Examinez ensuite le marchand sensé, réfléchi, qui passe sa vie à spéculer, exécute avec prudence des projets très audacieux, fonde sa maison, pourvoit aux besoins de sa femme, de ses enfants et de ses descendants, et prend aussi une part active à la chose publique : il est manifestement beaucoup plus conscient que le précédent, c’est-à-dire que son existence a un plus haut degré de réalité.

Puis voyez l’érudit, qui étudie, par exemple, l’histoire du passé. Celui-ci est déjà pleinement conscient de l’existence, il s’élève au-dessus du temps où il vit, au-dessus de sa propre personne : il médite sur le cours des choses de ce monde.
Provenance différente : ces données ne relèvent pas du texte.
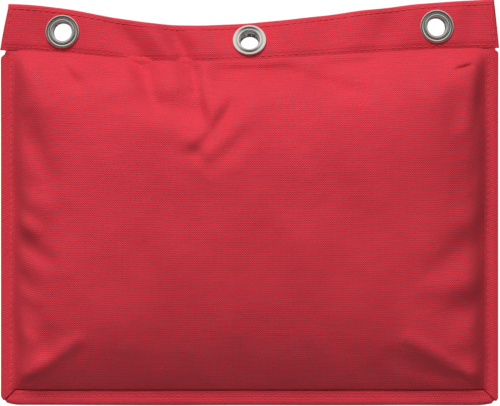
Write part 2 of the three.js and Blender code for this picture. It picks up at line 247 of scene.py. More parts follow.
@dataclass(frozen=True)
class Fold:
    """A crease in the cloth: a ridge where height is above 0, and a valley below it.

    Attributes:
        start: Where it starts, as (x, z) in millimetres.
        end: Where it dies out.
        width: How far its flanks spread.
        height: How far it stands forward.
        bend: How far its middle bows to the right of the way from start to end.
        lean: Above 0 the flank on the left of that way is the wider one, below 0 the other one.
    """

    start: tuple[float, float]
    end: tuple[float, float]
    width: float
    height: float
    bend: float = 0.0
    lean: float = 0.0

    def forward(self, x: Array, z: Array) -> Array:
        """How far the fold stands forward.

        Across the fold it is a bell curve with a slightly sharpened crest and two different flanks.
        Along it the height swells in the middle and fades past both ends.

        Args:
            x: Places along the width.
            z: Places along the height.

        Returns:
            The distances.
        """
        a, b = np.array(self.start) * MM, np.array(self.end) * MM
        run = b - a
        length = float(np.hypot(*run))
        share = ((x - a[0]) * run[0] + (z - a[1]) * run[1]) / length**2
        across = ((x - a[0]) * -run[1] + (z - a[1]) * run[0]) / length
        across = across + self.bend * MM * (1 - clip01(np.abs(2 * share - 1)) ** 2)
        width = self.width * MM * (1 + self.lean * np.tanh(across / (self.width * MM)))
        far = np.hypot(across / width, 0.35) - 0.35
        past = np.maximum(0.0, np.abs(share - 0.5) - 0.5) * length
        crown = 0.65 + 0.35 * np.cos(math.pi * np.clip(share - 0.5, -0.5, 0.5))
        return self.height * MM * crown * np.exp(-1.25 * far**1.6) * bump(past, self.width * MM)


HEADER_FOLDS: tuple[Fold, ...] = (
    # two slanted folds where the band dips, each a valley with a ridge above it
    Fold((-92, 14), (-70, -14), 6, -3.2),
    Fold((-72, 18), (-54, -8), 7, 3.2),
    Fold((-54, 8), (-41, -14), 5, -3.0),
    Fold((-42, 14), (-29, -8), 6, 2.2),
    # softer ones towards both ends
    Fold((-112, 14), (-104, -6), 8, 0.8),
    Fold((-150, 22), (-138, -4), 7, -1.1),
    Fold((30, 14), (34, -10), 10, 0.9),
    Fold((52, 16), (48, -6), 8, -0.8),
    Fold((74, 20), (70, -6), 9, 0.8),
    Fold((98, 22), (88, -4), 8, -1.2),
    Fold((108, 8), (140, 2), 7, 0.8),
    Fold((150, 26), (148, 4), 6, -1.2),
    Fold((104, 26), (140, 27), 3, -0.9),
)

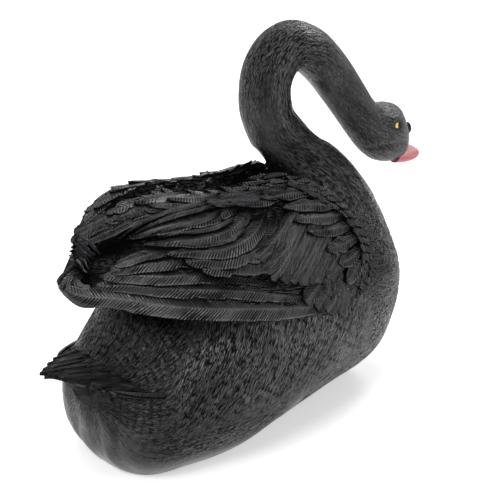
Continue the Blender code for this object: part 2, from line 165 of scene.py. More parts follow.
# The photograph's view: azimuth from +Y towards +X, elevation, focal length and the origin's pixel
VIEW_TURN = math.radians(40)
VIEW_RAISE = math.radians(22)
FOCAL_PIXELS = 1437.0
FRAME_PIXELS = 500.0
ORIGIN_PIXEL = (243.0, 408.0)
SENSOR = 36.0

MIRROR = np.array((1.0, -1.0, 1.0))


def bill_tip_x():
    """Where the construction would put the tip of the bill before it is set over the frame's box."""
    root_x = STERN_X + BODY_LENGTH * NECK_FOOT_ALONG + NECK_REACH * BILL_ROOT[0]
    return root_x + BILL_LENGTH * math.cos(BILL_DIP)


# The construction is moved along X so that the bill ends where the solid's box does
SHIFT = box_high[0] - bill_tip_x() + 0.3 * MM


class SwanPlumage(bpy.types.PropertyGroup):
    """Sizes of the carving."""

    stroke_depth: bpy.props.FloatProperty(
        name="Stroke depth",
        description="Depth of the engraved strokes on the trunk and the neck",
        default=0.3 * MM,
        min=0.0,
        subtype="DISTANCE",
        unit="LENGTH",
    )
    stroke_pitch: bpy.props.FloatProperty(
        name="Stroke pitch",
        description="Distance between neighbouring strokes",
        default=1.8 * MM,
        min=0.5 * MM,
        subtype="DISTANCE",
        unit="LENGTH",
    )
    barb_pitch: bpy.props.FloatProperty(
        name="Barb pitch",
        description="Distance between the barbs of a feather, along its shaft",
        default=1.8 * MM,
        min=0.5 * MM,
        subtype="DISTANCE",
        unit="LENGTH",
    )
    barb_depth: bpy.props.FloatProperty(
        name="Barb depth",
        description="Depth of the grooves between barbs",
        default=0.26 * MM,
        min=0.0,
        subtype="DISTANCE",
        unit="LENGTH",
    )
    feather_thickness: bpy.props.FloatProperty(
        name="Feather thickness",
        description="Height of a feather's edge over what it lies on",
        default=1.5 * MM,
        min=0.2 * MM,
        subtype="DISTANCE",
        unit="LENGTH",
    )


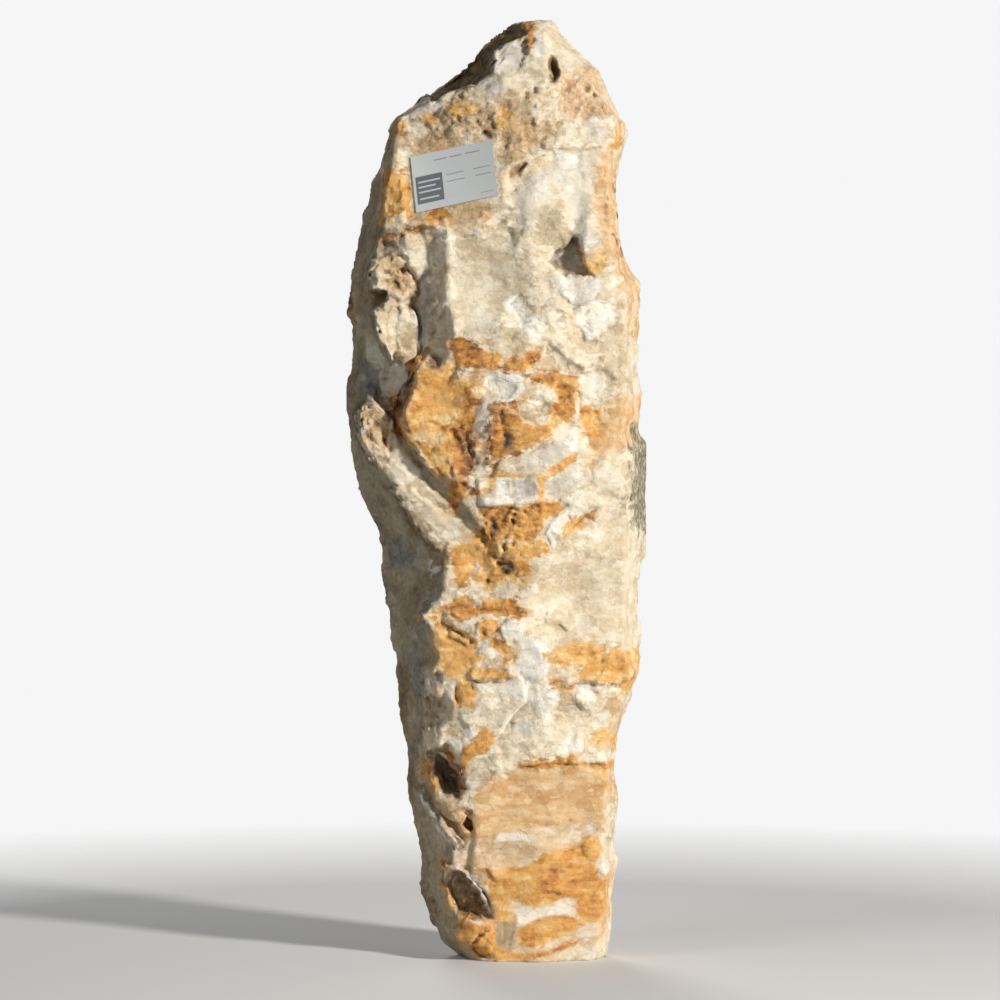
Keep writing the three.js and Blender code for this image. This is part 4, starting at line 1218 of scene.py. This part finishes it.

Et finalement le poète, ou même le philosophe, chez lequel la réflexion a atteint le degré où, non satisfait de scruter un phénomène quelconque de l’existence, il s’arrête étonné devant l’existence même, devant ce formidable sphinx, et la prend pour sujet de son problème. La conscience a grandi en lui jusqu’au degré de clarté où elle est devenue conscience universelle ; la représentation s’est ainsi mise chez lui, en dehors de tout rapport, au service de la volonté, et offre à son esprit un monde dont l’activité sollicite bien plutôt son enquête et son examen que sa sympathie. Et si les degrés de la conscience sont les degrés de la réalité, la phrase par laquelle nous nommerons un tel homme « l’être le plus réel de tous », aura un sens et une signification.

Entre les extrêmes esquissés ici, avec les points intermédiaires, on pourra assigner à chacun sa place.